Never one to be out the news for long, Professor Michael Baker has penned an article for the (deservedly) bankrupting Newshub. Apparently we could be on the verge of yet another pandemic. Seems we must live our lives in constant fear of imminent annihilation. But don't fear. NZ could always invite Jacinda Ardern back from her foreign exile, vote back in our former never-ending-Auckland-lockdown Covid Minister, Chris Hipkins, as PM, and the two of them could then bring back the likes of Professors Baker & Hendy to start back up where they left off last time. The thought of it.
Anyhow, Baker says the following in his Newshub article, "Some commentators [at a recent World Health Assembly meeting] had advocated to incorporate the experience of countries in the Asia-Pacific region that used an elimination strategy to delay the spread of Covid, giving time to roll out vaccines & other interventions. Such measures protected both high-income islands (Aotearoa New Zealand, Australia, .. ) as well as low & middle-income nations in continental Asia (Vietnam, Thailand ..)". However, having read Baker's British Medical Journal (BMJ) article, Elimination could be the optimal response strategy for covid-19 closely, as well as listened to his pronouncements, my understanding was that he never advocated elimination to "delay the spread of Covid" in order simply to buy time. His BMJ article (below) states repeatedly his aims were "Achieving & sustaining disease elimination". That is the heading of an entire section of his article, in which he argues that the "NZ & Australian experiences of the Covid-19 pandemic offer lessons for achieving & sustaining elimination". The Key Message of his paper is elimination is "achievable and sustainable".

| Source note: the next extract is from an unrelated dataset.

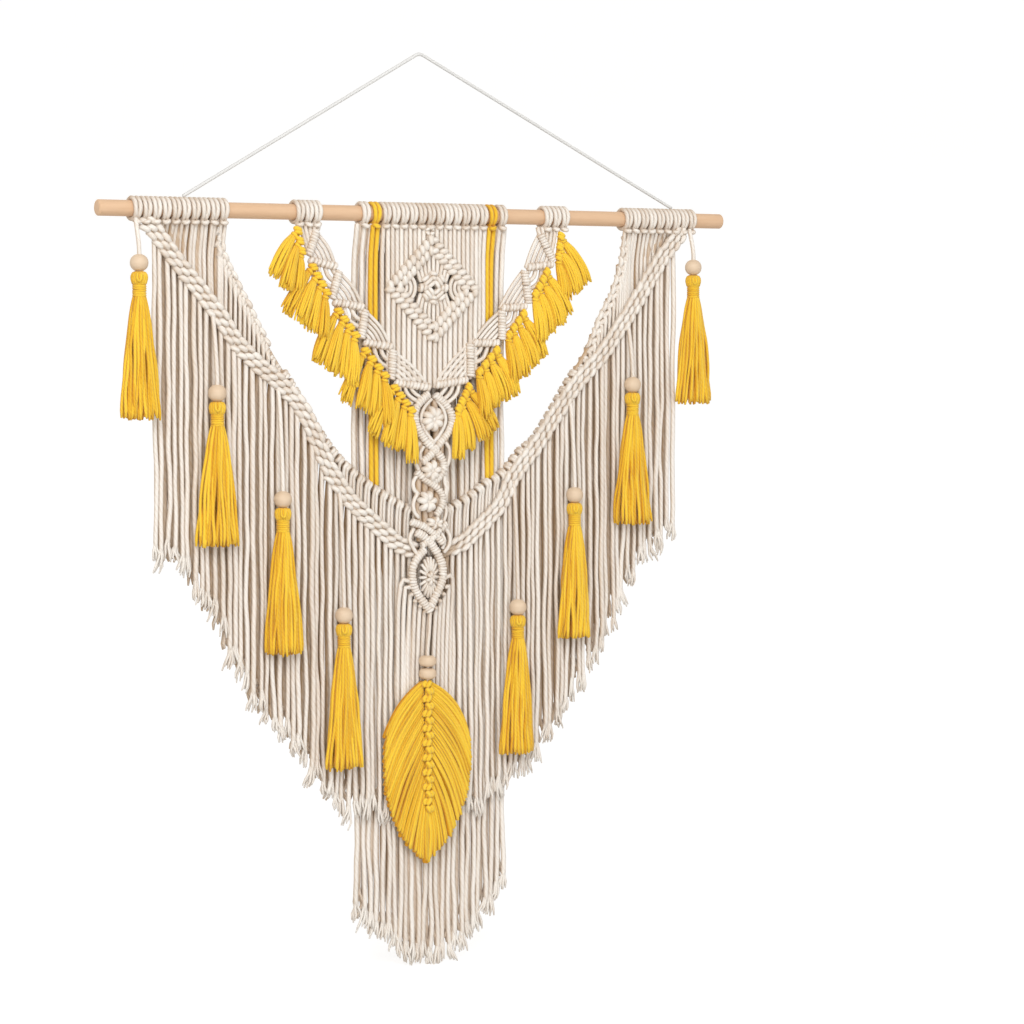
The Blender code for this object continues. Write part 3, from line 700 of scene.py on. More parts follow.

Today in Newshub, Baker reverses himself by saying only that NZ "used an elimination strategy to delay the spread of Covid". This Blog argued at the time it was important to delay Covid's spread until scientists knew what we were dealing with (that was obvious to all of us - you didn't need a medical degree to work it out). However the pursuit of a long-term "sustainable" policy of keeping the virus out of NZ forever was never achievable. Instead the pursuit of the sustainability objective by Baker, Arden, and Hipkins, even way into 2022, imposed massive economic costs that NZ is still paying for now, in terms of high borrowing, inflation & a cost-of-living crisis. Our health system is presently starved of funds because of our stagnant economy, which was the direct cause of the aim of "sustainable" elimination.
To now try pretending the Ardern-Hipkins Covid health experts, like Baker, only ever viewed their policies as temporary attempts to buy time is, in my view, a re-writing of history.